Return verbatim everything from the first line through the line that contains "SENSOR_WIDTH = 36", and stop there.

### COLLECTED MATERIAL:
▽

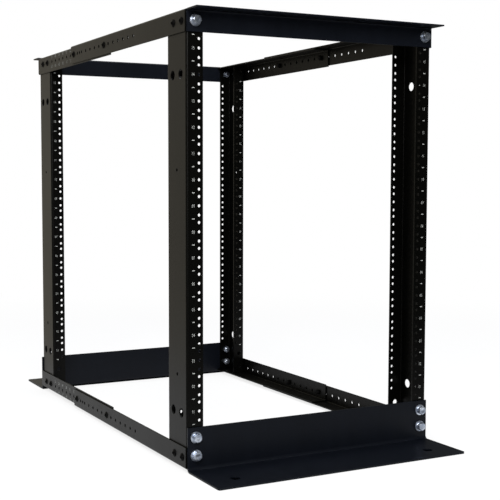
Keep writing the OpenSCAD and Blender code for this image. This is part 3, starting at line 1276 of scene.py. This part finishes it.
def studio_world(stage):
    """White to the camera; the coat mirrors a pale backdrop at the rear left and a dim room in front."""
    world = bpy.data.worlds.new("studio")
    world.use_nodes = True
    tree = Tree(world.node_tree)
    world.node_tree.nodes.clear()
    way = tree.add("ShaderNodeTexCoord").outputs["Generated"]
    split = tree.add("ShaderNodeSeparateXYZ", {0: way})
    mirrored = mirrored_room(tree, split, stage)
    seen, shown = seen_background(tree)
    view = tree.blend(seen, mirrored, WHITE)
    fill = tree.add("ShaderNodeBackground", {"Color": opaque(FILL_COLOR), "Strength": FILL_STRENGTH})
    backdrop = tree.add("ShaderNodeBackground", {"Color": view, "Strength": 1.0})
    mix = tree.add("ShaderNodeMixShader", {"Fac": shown})
    tree.feed(mix, 1, fill)
    tree.feed(mix, 2, backdrop)
    out = tree.add("ShaderNodeOutputWorld")
    tree.feed(out, "Surface", mix)
    tree.arrange()
    return world


def soft_lamp(name, place, target, size, power, color):
    """Square area lamp aimed at a point."""
    data = bpy.data.lights.new(name, "AREA")
    data.size, data.energy, data.color = size, power, color
    lamp = bpy.data.objects.new(name, data)
    aim = Vector(target) - Vector(place)
    turn = aim.to_track_quat("-Z", "Y").to_matrix().to_4x4()
    lamp.matrix_world = Matrix.Translation(place) @ turn
    bpy.context.scene.collection.objects.link(lamp)


# Each lamp's name, place, aim, size in metres, power in watts and colour.
LAMPS = (
    ("key", (-1.5, -3.2, 2.4), (0, 0, 0.4), 2.2, 200, (1.0, 0.98, 0.95)),
    ("top", (0.0, 0.3, 3.2), (0, 0, 0.2), 2.6, 90, (0.93, 0.96, 1.0)),
)
CAMERA_PLACE = (-1.027534, -1.999556, 0.508926)
CAMERA_HEADING, CAMERA_DIP, CAMERA_ROLL = -26.5475, 4.1640, -0.0576
CAMERA_SHIFT = (0.097245, 0.007280)
SENSOR_WIDTH = 36


def stage_camera(scene, lens):
    """The camera, turned by its heading, its dip below level and its roll."""
    camera = bpy.data.objects.new("camera", bpy.data.cameras.new("camera"))
    camera.data.sensor_width = SENSOR_WIDTH
    camera.data.lens = lens
    camera.data.shift_x, camera.data.shift_y = CAMERA_SHIFT
    turn = (
        Matrix.Rotation(math.radians(CAMERA_HEADING), 4, "Z")
        @ Matrix.Rotation(math.radians(90 - CAMERA_DIP), 4, "X")
        @ Matrix.Rotation(math.radians(CAMERA_ROLL), 4, "Z")
    )
    camera.matrix_world = Matrix.Translation(CAMERA_PLACE) @ turn
    scene.collection.objects.link(camera)
    scene.camera = camera


class RACK_OT_stage(bpy.types.Operator):
    """Sets the floor, the studio light and the camera"""

    bl_idname = "rack.stage"
    bl_label = "Stage"

    def execute(self, context):
        scene, stage = context.scene, context.scene.rack_stage
        bm = bmesh.new()
        bmesh.ops.create_circle(bm, cap_ends=True, segments=96, radius=stage.floor_radius)
        mesh = bpy.data.meshes.new("floor")
        bm.to_mesh(mesh)
        bm.free()
        floor = bpy.data.objects.new("floor", mesh)
        mesh.materials.append(floor_material(stage))
        scene.collection.objects.link(floor)
        mesh.transform(Matrix.Translation((0, 0, -FLOOR_GAP)))
        scene.world = studio_world(stage)
        for lamp in LAMPS:
            soft_lamp(*lamp)
        stage_camera(scene, stage.lens)
        scene.view_settings.view_transform = "Standard"
        return {"FINISHED"}


class RACK_PT_panel(bpy.types.Panel):
    """Lists the rack's steps and sizes"""

    bl_idname = "RACK_PT_panel"
    bl_label = "Open Frame Rack"
    bl_space_type = "VIEW_3D"
    bl_region_type = "UI"
    bl_category = "Rack"

    def draw(self, context):
        layout = self.layout
        for operator, group in STEPS:
            box = layout.box()
            box.operator(operator.bl_idname)
            settings = getattr(context.scene, group)
            for prop in settings.bl_rna.properties:
                if prop.identifier not in ("rna_type", "name"):
                    box.prop(settings, prop.identifier)


GROUPS = {
    "rack_coat": RackCoat,
    "rack_bolts": RackBolts,
    "rack_screws": RackScrews,
    "rack_marks": RackMarks,
    "rack_stage": RackStage,
}
STEPS = (
    (RACK_OT_steel, "rack_coat"),
    (RACK_OT_hex_bolts, "rack_bolts"),
    (RACK_OT_rail_screws, "rack_screws"),
    (RACK_OT_unit_marks, "rack_marks"),
    (RACK_OT_depth_scale, "rack_marks"),
    (RACK_OT_stage, "rack_stage"),
)
CLASSES = tuple(GROUPS.values()) + tuple(step for step, _ in STEPS) + (RACK_PT_panel,)


def register():
    for cls in CLASSES:
        bpy.utils.register_class(cls)
    for name, group in GROUPS.items():
        setattr(bpy.types.Scene, name, PointerProperty(type=group))


def unregister():
    for name in GROUPS:
        delattr(bpy.types.Scene, name)
    for cls in reversed(CLASSES):
        bpy.utils.unregister_class(cls)


def main():
    register()
    for step, _ in STEPS:
        domain, action = step.bl_idname.split(".")
        getattr(getattr(bpy.ops, domain), action)()


if __name__ == "__main__":
    main()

△

### EXERCISE OUTPUT:
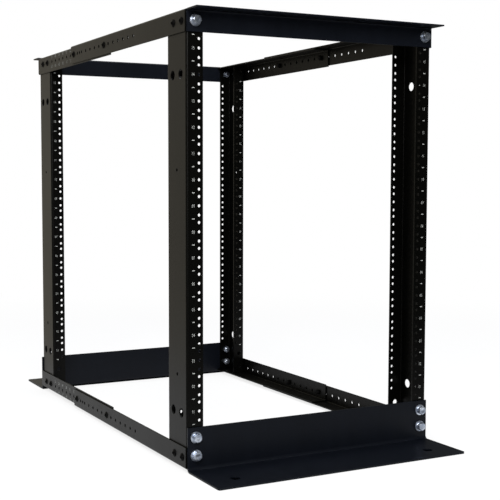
Keep writing the OpenSCAD and Blender code for this image. This is part 3, starting at line 1276 of scene.py. This part finishes it.
def studio_world(stage):
    """White to the camera; the coat mirrors a pale backdrop at the rear left and a dim room in front."""
    world = bpy.data.worlds.new("studio")
    world.use_nodes = True
    tree = Tree(world.node_tree)
    world.node_tree.nodes.clear()
    way = tree.add("ShaderNodeTexCoord").outputs["Generated"]
    split = tree.add("ShaderNodeSeparateXYZ", {0: way})
    mirrored = mirrored_room(tree, split, stage)
    seen, shown = seen_background(tree)
    view = tree.blend(seen, mirrored, WHITE)
    fill = tree.add("ShaderNodeBackground", {"Color": opaque(FILL_COLOR), "Strength": FILL_STRENGTH})
    backdrop = tree.add("ShaderNodeBackground", {"Color": view, "Strength": 1.0})
    mix = tree.add("ShaderNodeMixShader", {"Fac": shown})
    tree.feed(mix, 1, fill)
    tree.feed(mix, 2, backdrop)
    out = tree.add("ShaderNodeOutputWorld")
    tree.feed(out, "Surface", mix)
    tree.arrange()
    return world


def soft_lamp(name, place, target, size, power, color):
    """Square area lamp aimed at a point."""
    data = bpy.data.lights.new(name, "AREA")
    data.size, data.energy, data.color = size, power, color
    lamp = bpy.data.objects.new(name, data)
    aim = Vector(target) - Vector(place)
    turn = aim.to_track_quat("-Z", "Y").to_matrix().to_4x4()
    lamp.matrix_world = Matrix.Translation(place) @ turn
    bpy.context.scene.collection.objects.link(lamp)


# Each lamp's name, place, aim, size in metres, power in watts and colour.
LAMPS = (
    ("key", (-1.5, -3.2, 2.4), (0, 0, 0.4), 2.2, 200, (1.0, 0.98, 0.95)),
    ("top", (0.0, 0.3, 3.2), (0, 0, 0.2), 2.6, 90, (0.93, 0.96, 1.0)),
)
CAMERA_PLACE = (-1.027534, -1.999556, 0.508926)
CAMERA_HEADING, CAMERA_DIP, CAMERA_ROLL = -26.5475, 4.1640, -0.0576
CAMERA_SHIFT = (0.097245, 0.007280)
SENSOR_WIDTH = 36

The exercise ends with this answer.